Nathan sometimes wonders if it’s fair that Brad ended up in a wheelchair and he didn’t. He used to feel a little guilty when he thought about all the things Brad would never be able to do. He now realizes that, fair or not, everything they both go through will be for their good, and the Lord will help them through it.
Nathan says, “That’s the way I have to cope with it. It could’ve been me just as easily, but I think God had His hand in it.”
He isn’t sure what his life’s plan is yet, but he knows it will involve helping others. He volunteers at the special needs seminary at Bingham High School and occasionally goes to special needs Mutual with Brad. He loves getting to know people. Of course, his favorite person to be with is Brad.

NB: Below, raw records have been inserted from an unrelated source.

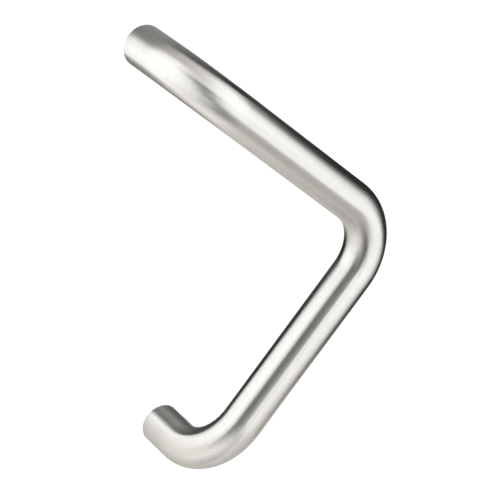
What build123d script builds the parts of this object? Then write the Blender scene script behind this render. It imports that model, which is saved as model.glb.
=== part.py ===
from build123d import *
import os
from math import radians, tan

# A pull handle bent from one length of round tube, fixed to a door by two bolts that
# come through the door into a threaded insert in each end of the tube.
# Millimetres. The door face is the plane Y = 0, and the handle stands out along -Y.
# Z runs up the door along the line of the fixings, and the V points along +X.

# Tube
tube_diameter = 30.0
wall_thickness = 1.5
bend_radius = 42.0  # of the tube's centreline, at all three bends
rim_chamfer = 0.4  # on the outer edge of each cut end
bore_chamfer = 0.2  # on the inner edge of each cut end

# Shape on the door
fixing_centres = 300.0
projection = 84.0  # door face to the outermost side of the tube
v_angle = 90.0  # between the two arms

# Threaded inserts
insert_length = 20.0  # less where the straight tube is too short for it
insert_end_gap = 2.0  # straight tube left between an insert and the bend
insert_clearance = 0.0  # a press fit, drawn line to line in the bore
insert_rim_chamfer = 0.3
insert_lead_chamfer = 1.0
thread_size = 8.0
thread_pitch = 1.25
thread_mouth_chamfer = 0.45

# Worked out from the sizes above
tube_radius = tube_diameter / 2
bore_radius = tube_radius - wall_thickness
insert_radius = bore_radius - insert_clearance
tap_drill_radius = (thread_size - 0.96 * thread_pitch) / 2
half_centres = fixing_centres / 2
arm_y = tube_radius - projection
stub_length = -arm_y - bend_radius  # straight tube between the door and the first bend
insert_depth = min(insert_length, stub_length - insert_end_gap)
apex_x = half_centres / tan(radians(v_angle / 2))

# Where the centreline's straight runs would meet if the bends were sharp
upper_end = Vector(0, 0, half_centres)
upper_corner = Vector(0, arm_y, half_centres)
apex = Vector(apex_x, arm_y, 0)
lower_corner = Vector(0, arm_y, -half_centres)
lower_end = Vector(0, 0, -half_centres)


def tube_section(centre, direction):
    """The tube's ring, square to the centreline at one point."""
    plane = Plane(origin=centre, z_dir=direction)
    return plane * (Circle(tube_radius) - Circle(bore_radius))


def bend_setback(before, corner, after):
    """How far before the sharp corner the bend starts, which is also how far past it the bend ends."""
    turn = (corner - before).get_angle(after - corner)
    return bend_radius * tan(radians(turn / 2))


def straight_run(start, end):
    """A straight length of tube between two points on the centreline."""
    along = end - start
    return extrude(tube_section(start, along), along.length, dir=along.normalized())


def bend(before, corner, after):
    """The tube turned round one corner, at the bend radius."""
    incoming = (corner - before).normalized()
    outgoing = (after - corner).normalized()
    start = corner - incoming * bend_setback(before, corner, after)
    turn = incoming.get_angle(outgoing)
    hinge = incoming.cross(outgoing).normalized()
    centre = start + hinge.cross(incoming) * bend_radius
    return revolve(tube_section(start, incoming), Axis(centre, hinge), turn)


def run_between(before, start, end, after):
    """The straight tube between two corners, less what their bends take up."""
    along = (end - start).normalized()
    first = start + along * bend_setback(before, start, end)
    last = end - along * bend_setback(start, end, after)
    return straight_run(first, last)


def stub(end, corner, after):
    """The straight tube from the door face to the start of the first bend."""
    along = (corner - end).normalized()
    return straight_run(end, corner - along * bend_setback(end, corner, after))


def bent_tube():
    """The whole tube, before its cut ends are finished."""
    upper_stub = stub(upper_end, upper_corner, apex)
    upper_bend = bend(upper_end, upper_corner, apex)
    upper_arm = run_between(upper_end, upper_corner, apex, lower_corner)
    apex_bend = bend(upper_corner, apex, lower_corner)
    lower_arm = run_between(upper_corner, apex, lower_corner, lower_end)
    lower_bend = bend(apex, lower_corner, lower_end)
    lower_stub = stub(lower_end, lower_corner, apex)
    return upper_stub + upper_bend + upper_arm + apex_bend + lower_arm + lower_bend + lower_stub


def end_rims(tube, radius):
    """The circles of one radius on the two cut ends, which lie on the door face."""
    circles = tube.edges().filter_by(GeomType.CIRCLE)
    return [c for c in circles if abs(c.center().Y) < 0.001 and abs(c.radius - radius) < 0.001]


def make_handle_tube():
    """One bent tube with its two cut ends deburred."""
    tube = bent_tube()
    tube = chamfer(end_rims(tube, tube_radius), rim_chamfer)
    return chamfer(end_rims(tube, bore_radius), bore_chamfer)


def insert_profile():
    """Half of the insert's section: X is the distance from its axis, Y the depth into the tube."""
    mouth_radius = tap_drill_radius + thread_mouth_chamfer
    points = [
        (mouth_radius, 0),
        (insert_radius - insert_rim_chamfer, 0),
        (insert_radius, insert_rim_chamfer),
        (insert_radius, insert_depth - insert_lead_chamfer),
        (insert_radius - insert_lead_chamfer, insert_depth),
        (mouth_radius, insert_depth),
        (tap_drill_radius, insert_depth - thread_mouth_chamfer),
        (tap_drill_radius, thread_mouth_chamfer),
    ]
    return make_face(Polyline(*points, close=True))


def make_insert(end):
    """A turned plug, bored and tapped right through, with its face level with the tube's end."""
    # The sketch's Y, which is the depth, is turned to run along -Y into the tube.
    section = Plane(origin=end, x_dir=(1, 0, 0), z_dir=(0, 0, -1)) * insert_profile()
    return revolve(section, Axis(end, (0, -1, 0)), 360)


def save(name, solid):
    """Write one piece to its own file."""
    solid.label = name
    export_step(solid, f"parts/{name}.step")


os.makedirs("parts", exist_ok=True)
save("handle_tube", make_handle_tube())
save("upper_insert", make_insert(upper_end))
save("lower_insert", make_insert(lower_end))
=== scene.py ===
import math

import bpy
from mathutils import Matrix, Vector


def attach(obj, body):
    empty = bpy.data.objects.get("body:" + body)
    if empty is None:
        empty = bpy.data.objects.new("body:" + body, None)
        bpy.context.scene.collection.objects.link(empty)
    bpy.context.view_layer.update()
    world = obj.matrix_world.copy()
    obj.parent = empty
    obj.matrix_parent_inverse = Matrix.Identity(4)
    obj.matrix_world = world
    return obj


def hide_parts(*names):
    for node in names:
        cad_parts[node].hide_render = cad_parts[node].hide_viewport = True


# A V-shaped pull handle bent from satin stainless tube, with a tapped insert in each cut end.
# Metres. The door face is the plane Y = 0, the handle stands out along -Y, and Z is up.

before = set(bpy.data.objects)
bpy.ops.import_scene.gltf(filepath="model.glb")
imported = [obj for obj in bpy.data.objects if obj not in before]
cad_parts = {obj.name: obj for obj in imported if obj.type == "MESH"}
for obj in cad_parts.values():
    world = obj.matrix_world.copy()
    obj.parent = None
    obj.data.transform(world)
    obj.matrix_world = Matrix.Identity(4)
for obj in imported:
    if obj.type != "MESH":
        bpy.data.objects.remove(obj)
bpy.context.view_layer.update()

MM = 0.001

# ---- the handle's sizes ----
TUBE_RADIUS = 15 * MM
BORE_RADIUS = 13.5 * MM
BEND_RADIUS = 42 * MM
HALF_CENTRES = 150 * MM
ARM_Y = -69 * MM
RIM_ROUND = 0.4 * MM
BORE_ROUND = 0.2 * MM

INSERT_RADIUS = 13.49 * MM
INSERT_LENGTH = 20 * MM
INSERT_RIM_ROUND = 0.3 * MM
INSERT_LEAD = 1.0 * MM
THREAD_PITCH = 1.25 * MM
THREAD_ANGLE = 60
THREAD_INNER_RADIUS = 3.4 * MM
THREAD_OUTER_RADIUS = 4.0 * MM
THREAD_MOUTH_RADIUS = 3.85 * MM

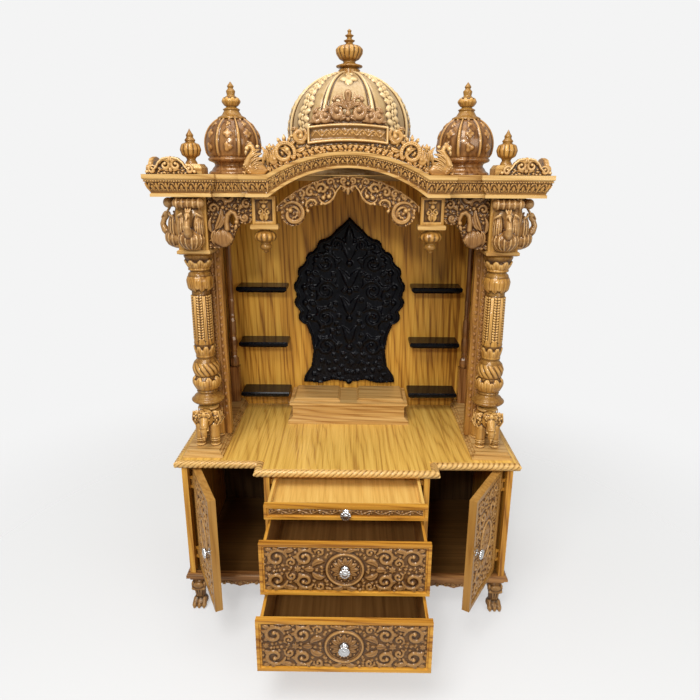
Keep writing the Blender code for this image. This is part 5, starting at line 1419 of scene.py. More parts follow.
def roof_edges():
    """Close the roof beside its deck: a moulded return down each side and a strip in front."""
    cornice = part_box("cornice")
    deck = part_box("roof_deck")
    top = cornice[0].z + 0.0621
    foot = cornice[0].z + 0.0002
    back = cornice[1].y - 0.0003
    wide = cornice[1].x - 0.0003
    section = [(deck[1].x + 0.0003, foot), (wide - 0.018, foot), (wide - 0.018, foot + 0.011),
               (wide - 0.005, top - 0.016),
               (wide, top - 0.011), (wide, top), (deck[1].x + 0.0003, top)]
    for side, word in SIDES:
        loops = np.array([[(side * x, y, z) for x, z in section] for y in (deck[0].y, back)])
        count = len(section)
        faces = [(k, (k + 1) % count, (k + 1) % count + count, k + count) for k in range(count)]
        ends = [tuple(range(count, 2 * count))]
        made = mesh_piece(word + "_cornice_return", loops.reshape(-1, 3), faces + ends,
                          np.full(2 * count, 0.5), False)
        dress(made, BOARD_RETURN)
    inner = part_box("right_corner_finial")[0].x - 0.0005
    front, rear = deck[0].y - 0.026, deck[0].y
    corners = [(x, y, z) for z in (top - 0.004, top - 0.0004) for x, y in
               ((-inner, front), (inner, front), (inner, rear), (-inner, rear))]
    faces = [(3, 2, 1, 0), (4, 5, 6, 7), (0, 1, 5, 4), (1, 2, 6, 5), (2, 3, 7, 6), (3, 0, 4, 7)]
    dress(mesh_piece("roof_front_strip", corners, faces, np.full(8, 0.5), False), BOARD_PALE)


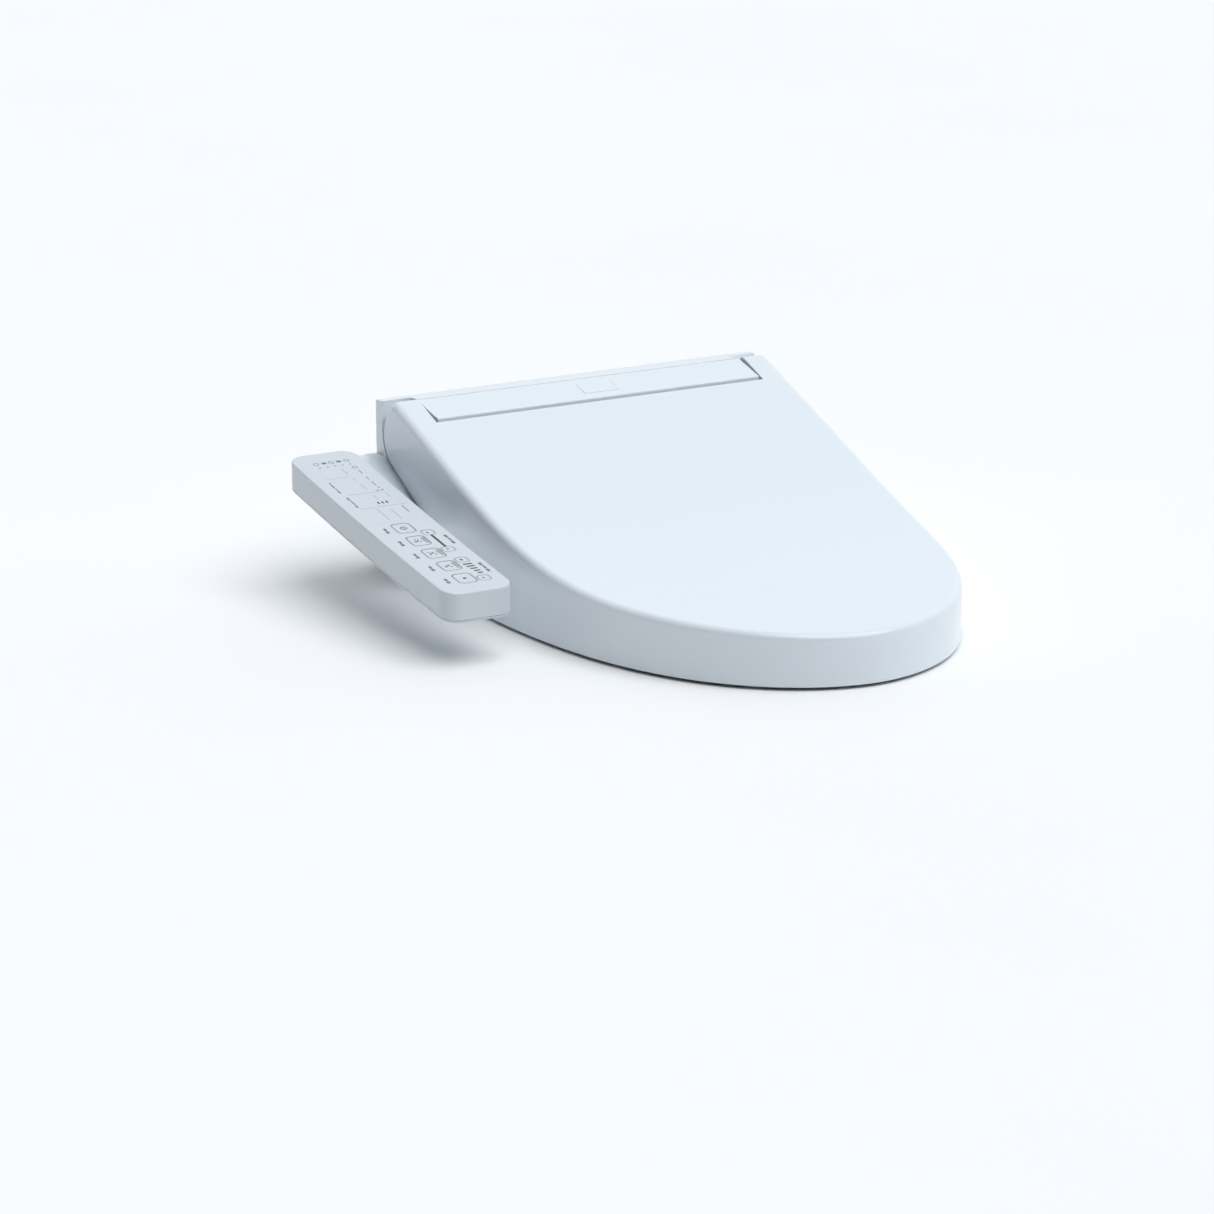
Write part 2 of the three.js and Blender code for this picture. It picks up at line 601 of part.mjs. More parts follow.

“It’s not always easy,” Nathan says. “But I am glad he’s my brother.”
Appreciating the Little Things
Every day when the garage door creaks open, Brad claps his hands and squeals in delight because that means his dad is home from work. His enthusiasm for the little things in life helps his family, and especially his twin brother, appreciate how much they have.
“He makes small things bigger than they really are, and it’s fun that way,” Nathan says. “It makes you realize what small things really are to the family, how fortunate we really are. Some things that are pretty trivial to other people are pretty important to him.”
Nathan wanted his Eagle Scout service project to include Brad, so he asked the principal of Brad’s special needs high school what he could do. They ended up building bookshelves for the autism classroom. Brad helped by supervising the work and keeping a close eye on the power tools—his favorite things.